__EXERCISE PROMPT__. Return all lines in the material below that contain "names".

__GIVEN DATA__.
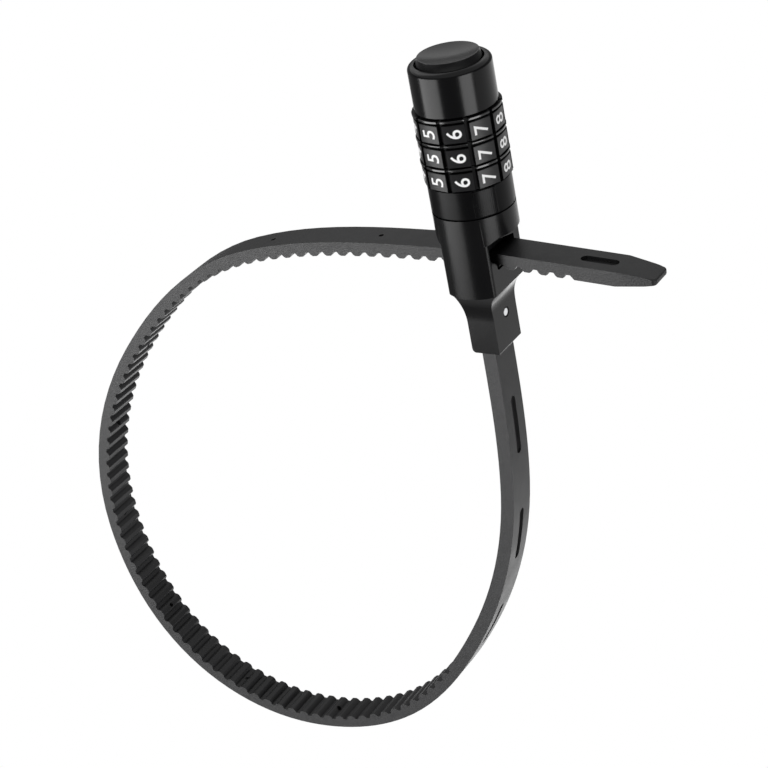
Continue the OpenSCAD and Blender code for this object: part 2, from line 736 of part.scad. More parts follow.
// ---- core tube, spindle and click spring ----
module core_tube() {
    color("#a3a6aa") difference() {
        union() {
            translate([0, 0, tube_flange_bottom]) cylinder(r = tube_flange_r, h = tube_flange_t);
            translate([0, 0, tube_flange_bottom]) cylinder(r = core_tube_r, h = tube_top - tube_flange_bottom);
        }
        translate([0, 0, tube_flange_bottom - cut_over])
            cylinder(r = spindle_r + run_fit, h = far);
        turn_to(index_angle) translate([0, -key_w / 2, key_bottom]) cube([far, key_w, far]);
        turn_to(index_angle + 180) translate([clip_bed_r, -clip_w / 2 - set_fit, collar_top])
            cube([far, clip_w + 2 * set_fit, cap_bottom - collar_top]);
        ring(far, core_tube_r - 0.5, ring_bottom, ring_t + set_fit);
    }
}
module spindle() {
    disc_top = fork_disc_bottom + fork_disc_t;
    color("#c9ccd0") union() {
        translate([0, 0, fork_disc_bottom]) cylinder(r = spindle_nose_r, h = spindle_nose_top - fork_disc_bottom);
        translate([0, 0, disc_top]) cylinder(r = spindle_r, h = boss_bottom - disc_top);
        for (z = fin_bottom)
            turn_to(index_angle) translate([0, -fin_w / 2, z]) cube([fin_reach, fin_w, fin_h]);
    }
}
module click_spring() {
    bed = clip_bed_r + set_fit;
    tip = core_tube_r + run_fit / 2;
    span = cap_bottom - collar_top - 2 * set_fit;
    color("#c9ccd0") turn_to(index_angle + 180) union() {
        translate([bed, -clip_w / 2, collar_top + set_fit]) cube([clip_t, clip_w, span]);
        for (z = web_bottom)
            along_y(bump_w) polygon([
                [bed, z + web_h / 2 - bump_l / 2],
                [tip, z + web_h / 2 - bump_l / 6],
                [tip, z + web_h / 2 + bump_l / 6],
                [bed, z + web_h / 2 + bump_l / 2]
            ]);
    }
}

// ---- collar ----
plate_t = 0.7;
plate_proud = 0.15;
plate_margin = 0.25;
frame_w = 0.35;
rib_count = 9;
screw_r = 0.6;
screw_grip = 4;
screw_head_r = 0.95;
screw_head_h = 1;
screw_circle_r = housing_r - 1.4;
module collar_screw_places() {
    for (a = [0, 180]) turn_to(a) translate([screw_circle_r, 0, 0]) children();
}
module index_sector(r_in, r_out, play) {
    span = index_span + 2 * play / r_in * 180 / PI;
    turn_to(index_angle - span / 2)
        rotate_extrude(angle = span) translate([r_in, collar_bottom + plate_margin - play])
            square([r_out - r_in, collar_top - collar_bottom - 2 * plate_margin + 2 * play]);
}
module index_collar() {
    seat = housing_top;
    color("#202021") difference() {
        union() {
            ring(collar_r, core_tube_r + run_fit, collar_bottom, collar_top - collar_bottom);
            ring(screw_circle_r + screw_r + 0.25, core_tube_r + run_fit, seat, collar_bottom - seat);
        }
        index_sector(collar_r - plate_t - set_fit, far, set_fit);
        collar_screw_places() {
            translate([0, 0, seat - cut_over]) cylinder(r = screw_r + set_fit, h = far, $fn = 32);
            translate([0, 0, collar_top - screw_head_h - set_fit])
                cylinder(r = screw_head_r + set_fit, h = far, $fn = 32);
        }
    }
}
module index_plate() {
    rib_step = (index_span - 4) / (rib_count + 1);
    color("#262627") union() {
        index_sector(collar_r - plate_t, collar_r, 0);
        for (i = [0:rib_count])
            turn_to(index_angle - index_span / 2 + 2 + (i + 0.5) * rib_step)
                translate([collar_r - set_fit, -0.09, collar_bottom + plate_margin])
                    cube([plate_proud, 0.18, collar_top - collar_bottom - 2 * plate_margin]);
        for (side = [-1, 1])
            turn_to(index_angle + side * (index_span / 2 - 1.2))
                translate([collar_r - set_fit, -frame_w / 2, collar_bottom + plate_margin])
                    cube([plate_proud + set_fit, frame_w, collar_top - collar_bottom - 2 * plate_margin]);
    }
}
module collar_screws() {
    color("#b4b7bb") collar_screw_places() difference() {
        union() {
            translate([0, 0, housing_top - screw_grip + 0.1])
                cylinder(r = screw_r, h = collar_top - housing_top + screw_grip - 0.1 - screw_head_h / 2, $fn = 32);
            translate([0, 0, collar_top - screw_head_h]) cylinder(r = screw_head_r, h = screw_head_h, $fn = 32);
        }
        translate([-screw_head_r, -0.15, collar_top - 0.4]) cube([2 * screw_head_r, 0.3, cut_over]);
    }
}

// ---- dials and code wheels ----
module dial(k) {
    bottom = dial_bottom[k];
    top = bottom + dial_h;
    pad_bottom = bottom + relief_h;
    pad_top = top - flange_h - neck_groove_h;
    chamfer = flange_h / 3;
    step = 360 / digit_count;
    color("#1e1e1f") difference() {
        union() {
            rotate_extrude() polygon([
                [dial_bore_r, bottom], [groove_floor_r, bottom],
                [groove_floor_r, top - flange_h], [flange_r, top - flange_h],
                [flange_r, top - chamfer], [flange_r - chamfer, top],
                [dial_bore_r, top]
            ]);
            translate([0, 0, pad_bottom]) turn_to(groove_angle) difference() {
                cylinder(r = pad_apothem / cos(step / 2), h = pad_top - pad_bottom, $fn = digit_count);
                translate([0, 0, -cut_over]) cylinder(r = groove_floor_r - 0.3, h = dial_h + 2 * cut_over);
            }
        }
        for (i = [0:digit_count - 1])
            turn_to(groove_angle + i * step)
                translate([groove_floor_r, -groove_w / 2, pad_bottom]) cube([far, groove_w, dial_h]);
        turn_to(groove_angle + step / 2) translate([0, -wheel_key_w / 2 - set_fit, bottom - cut_over])
            cube([dial_bore_r + wheel_key_h + set_fit, wheel_key_w + 2 * set_fit, dial_h + 2 * cut_over]);
    }
}
wheel_key_w = 1.6;
wheel_key_h = 0.7;
module code_wheel(k) {
    bottom = dial_bottom[k];
    step = 360 / digit_count;
    color("#b08d4c") difference() {
        union() {
            translate([0, 0, bottom]) cylinder(r = wheel_r, h = dial_h);
            turn_to(groove_angle + step / 2) translate([0, -wheel_key_w / 2, bottom])
                cube([dial_bore_r + wheel_key_h, wheel_key_w, dial_h]);
        }
        translate([0, 0, bottom - cut_over]) cylinder(r = wheel_bore_r, h = dial_h + 2 * cut_over);
        translate([0, 0, bottom - cut_over]) cylinder(r = gate_reach, h = web_up + cut_over);
        translate([0, 0, web_bottom[k] + web_h]) cylinder(r = gate_reach, h = dial_h);
        turn_to(index_angle) translate([0, -key_w / 2, bottom]) cube([gate_reach, key_w, dial_h]);
        for (i = [0:digit_count - 1])
            turn_to(index_angle + i * step) translate([wheel_bore_r, 0, bottom])
                cylinder(r = notch_r, h = dial_h, $fn = 24);
    }
}
module dial_washers() {
    washer_t = dial_gap - set_fit;
    color("#d9dadb") for (z = concat([cap_bottom - dial_gap], [for (b = dial_bottom) b - dial_gap]))
        difference() {
            ring(dial_bore_r - 0.3, wheel_bore_r, z + set_fit / 2, washer_t);
            turn_to(index_angle) translate([0, -key_w / 2, z]) cube([gate_reach, key_w, 1]);
            turn_to(index_angle + 180) translate([0, -clip_w / 2 - set_fit, z])
                cube([wheel_bore_r + 0.3, clip_w + 2 * set_fit, 1]);
        }
}

// ---- cap and button ----
module cap_base() {
    color("#a3a6aa") ring(cap_cavity_r - set_fit, core_tube_r + set_fit, cap_bottom, cap_base_t);
}
module retaining_ring() {
    color("#c9ccd0") difference() {
        ring(core_tube_r + 1.3, core_tube_r - 0.5 + set_fit, ring_bottom + set_fit / 2, ring_t);
        turn_to(index_angle) translate([0, -1.2, ring_bottom - cut_over]) cube([far, 2.4, 2 + cut_over]);
    }
}
module cap() {
    edge = cap_r - cap_edge_r;
    color("#141415") rotate_extrude() polygon(concat(
        [[cap_cavity_r, cap_bottom], [cap_r - 0.15, cap_bottom], [cap_r, cap_bottom + 0.15]],
        arc([edge, cap_top - cap_edge_r], cap_edge_r, 0, 90, 8),
        [[button_r + button_gap, cap_top], [button_r + button_gap, lip_bottom]],
        [[cap_cavity_r, lip_bottom]]
    ));
}
module push_button() {
    edge = 0.3;
    rim = button_rim_r - 0.5;
    dish_r = (rim * rim + button_dish * button_dish) / (2 * button_dish);
    color("#19191a") difference() {
        union() {
            rotate_extrude() polygon(concat(
                [[0, button_ceiling], [button_hollow_r, button_ceiling], [button_hollow_r, button_bottom]],
                [[button_flange_r, button_bottom], [button_flange_r, button_flange_top]],
                [[button_r, button_flange_top], [button_r, cap_top - 0.2]],
                arc([button_rim_r - edge, button_top - edge], edge, 0, 90, 6),
                [[0, button_top]]
            ));
            translate([0, 0, boss_bottom]) cylinder(r = boss_r, h = button_ceiling - boss_bottom + set_fit);
        }
        translate([0, 0, button_top - button_dish + dish_r]) sphere(r = dish_r, $fn = 180);
        translate([0, 0, boss_bottom - cut_over])
            cylinder(r = spindle_nose_r + set_fit, h = spindle_nose_top + set_fit - boss_bottom + cut_over);
    }
}
module button_spring() {
    color("#c9ccd0") coil(button_coil_r, button_wire, ring_bottom + ring_t + set_fit, button_ceiling,
        button_turns, "button spring");
}

strap();
strap_core();
lower_housing();
strap_pin();
pawl();
pawl_spring();
release_fork();
core_tube();
index_collar();
index_plate();
collar_screws();
click_spring();
dial(0);  // dial_1
dial(1);  // dial_2
dial(2);  // dial_3
code_wheel(0);  // code_wheel_1
code_wheel(1);  // code_wheel_2
code_wheel(2);  // code_wheel_3
dial_washers();
cap_base();
retaining_ring();
cap();
spindle();
push_button();
button_spring();
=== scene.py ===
"""Looks of a combination strap lock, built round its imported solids.

The lock is a nylon ratchet strap with a steel core, closed in a loop through a cylindrical
head with three digit dials and a push button. Sizes are in metres, in the frame of the solids:
+Z up the head's axis, +X the way the strap's free end comes out, Y along the strap's width.
"""

from __future__ import annotations

import logging
import math
from dataclasses import dataclass, field
from enum import Enum
from typing import Callable, Iterable

import bmesh
import bpy
from mathutils import Matrix, Vector

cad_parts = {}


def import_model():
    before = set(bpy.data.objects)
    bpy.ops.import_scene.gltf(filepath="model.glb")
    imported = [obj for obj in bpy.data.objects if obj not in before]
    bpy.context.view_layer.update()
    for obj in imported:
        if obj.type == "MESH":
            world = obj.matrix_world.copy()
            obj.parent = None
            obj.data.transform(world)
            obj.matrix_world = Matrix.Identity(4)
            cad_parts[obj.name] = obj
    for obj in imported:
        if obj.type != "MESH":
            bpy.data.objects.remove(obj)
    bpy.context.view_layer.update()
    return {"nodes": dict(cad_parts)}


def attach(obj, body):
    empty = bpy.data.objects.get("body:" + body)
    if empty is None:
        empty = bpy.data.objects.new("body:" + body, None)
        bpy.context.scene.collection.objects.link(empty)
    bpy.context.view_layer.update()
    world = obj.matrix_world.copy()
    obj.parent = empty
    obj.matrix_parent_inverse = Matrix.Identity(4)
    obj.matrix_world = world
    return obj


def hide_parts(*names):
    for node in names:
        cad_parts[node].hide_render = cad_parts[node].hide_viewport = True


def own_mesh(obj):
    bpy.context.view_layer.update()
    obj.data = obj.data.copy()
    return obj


LOG = logging.getLogger("strap_lock")
MM = 0.001

# Sockets of the node that mixes two colours, which have no names of their own
MIX_SHARE, MIX_FIRST, MIX_SECOND, MIX_RESULT = 0, 6, 7, 2


# ---------------------------------------------------------------- small tools


def linear(hex_colour: str) -> tuple[float, float, float, float]:
    """Turns an sRGB hex colour to linear.

    Args:
        hex_colour: Colour as "#rrggbb".

    Returns:
        Linear red, green, blue and an alpha of 1.
    """
    parts = [int(hex_colour[i : i + 2], 16) / 255 for i in (1, 3, 5)]
    turned = [c / 12.92 if c <= 0.04045 else ((c + 0.055) / 1.055) ** 2.4 for c in parts]
    return (turned[0], turned[1], turned[2], 1.0)


def add_node(tree: bpy.types.NodeTree, kind: str, settings: dict | None = None,
             inputs: dict | None = None) -> bpy.types.Node:
    """Adds a node with its settings and its links.

    Args:
        tree: Node tree to add to.
        kind: Node type, such as "ShaderNodeBump".
        settings: Attributes of the node to set.
        inputs: Input name or index, to a value or to the output socket that feeds it.

    Returns:
        The new node.
    """
    node = tree.nodes.new(kind)
    for name, value in (settings or {}).items():
        setattr(node, name, value)
    for name, value in (inputs or {}).items():
        if isinstance(value, bpy.types.NodeSocket):
            tree.links.new(value, node.inputs[name])
        else:
            node.inputs[name].default_value = value
    return node


def bare_material(name: str) -> bpy.types.Material:
    """Makes a material with an empty node tree."""
    made = bpy.data.materials.new(name)
    made.use_nodes = True
    made.node_tree.nodes.clear()
    return made


def place_shape(name: str, shape: bmesh.types.BMesh) -> bpy.types.Object:
    """Puts a finished shape in the scene.

    Args:
        name: Name of the object and its mesh.
        shape: The shape, which is freed.

    Returns:
        The new object, at the origin.
    """
    mesh = bpy.data.meshes.new(name)
    shape.to_mesh(mesh)
    shape.free()
    made = bpy.data.objects.new(name, mesh)
    bpy.context.scene.collection.objects.link(made)
    return made


def around_head(angle: float) -> Vector:
    """Returns the outward direction at an angle round the head, counted from -Y towards +X."""
    return Vector((math.sin(angle), -math.cos(angle), 0.0))


def direction(azimuth: float, elevation: float) -> Vector:
    """Returns the direction at an angle round the head and an angle above its level."""
    return around_head(azimuth) * math.cos(elevation) + Vector((0.0, 0.0, math.sin(elevation)))


def placed(right: Vector, up: Vector, out: Vector, centre: Vector) -> Matrix:
    """Returns the matrix that turns X, Y and Z to these directions and moves the origin."""
    return Matrix((
        (right.x, up.x, out.x, centre.x),
        (right.y, up.y, out.y, centre.y),
        (right.z, up.z, out.z, centre.z),
        (0.0, 0.0, 0.0, 1.0)))


# ---------------------------------------------------------------- finishes


class Marks(Enum):
    """How the making of a surface marks it."""

    GRAIN = "grain"
    ORANGE_PEEL = "orange peel"
    BRUSHED = "brushed"
    TURNED = "turned"


# How far lines are drawn out along each axis, as a share of a round mark's scale
DRAWN_OUT = {Marks.BRUSHED: (0.06, 1.0, 1.0), Marks.TURNED: (0.05, 0.05, 1.0)}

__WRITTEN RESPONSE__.
def hide_parts(*names):
    for node in names:
# Sockets of the node that mixes two colours, which have no names of their own